Observation-Free Attacks on Online Learning to Rank
Sameep Chattopadhyay 1, Nikhil Karamchandani 2, Sharayu Moharir 2
Published on arXiv
2509.22855
Model Skewing
OWASP ML Top 10 — ML08
Key Finding
Both attack strategies require only O(log T) reward manipulations to force target item promotion for T-o(T) rounds and induce linear regret in CascadeUCB1 and PBM-UCB without observing the learner's internal state
CascadeOFA / PBMOFA
Novel technique introduced
Online learning to rank (OLTR) plays a critical role in information retrieval and machine learning systems, with a wide range of applications in search engines and content recommenders. However, despite their extensive adoption, the susceptibility of OLTR algorithms to coordinated adversarial attacks remains poorly understood. In this work, we present a novel framework for attacking some of the widely used OLTR algorithms. Our framework is designed to promote a set of target items so that they appear in the list of top-K recommendations for T - o(T) rounds, while simultaneously inducing linear regret in the learning algorithm.
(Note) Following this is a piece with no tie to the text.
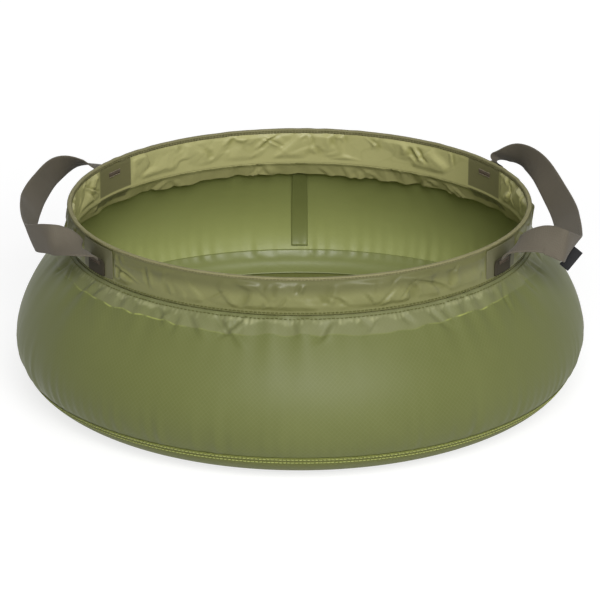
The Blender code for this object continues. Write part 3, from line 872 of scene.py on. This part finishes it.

We propose two novel attack strategies: CascadeOFA for CascadeUCB1 and PBMOFA for PBM-UCB . We provide theoretical guarantees showing that both strategies require only O(log T) manipulations to succeed. Additionally, we supplement our theoretical analysis with empirical results on real-world data.
Key Contributions
- First observation-free attack framework for OLTR algorithms under cascade and position-based click feedback models
- Two concrete attack strategies — CascadeOFA targeting CascadeUCB1 and PBMOFA targeting PBM-UCB — with theoretical guarantees of O(log T) required manipulations
- Proof that both attacks promote target items in top-K recommendations for T-o(T) rounds with high probability while inducing linear regret in the victim algorithm, validated on MovieLens
🛡️ Threat Analysis
The attacks (CascadeOFA, PBMOFA) exploit the feedback loop of online bandit-style learning algorithms by manipulating click/reward signals over T rounds, gradually skewing the OLTR algorithm's ranking behavior — directly matching ML08's 'feedback loop attacks' and 'reward hacking over time in RL-like systems' via temporal, incremental poisoning.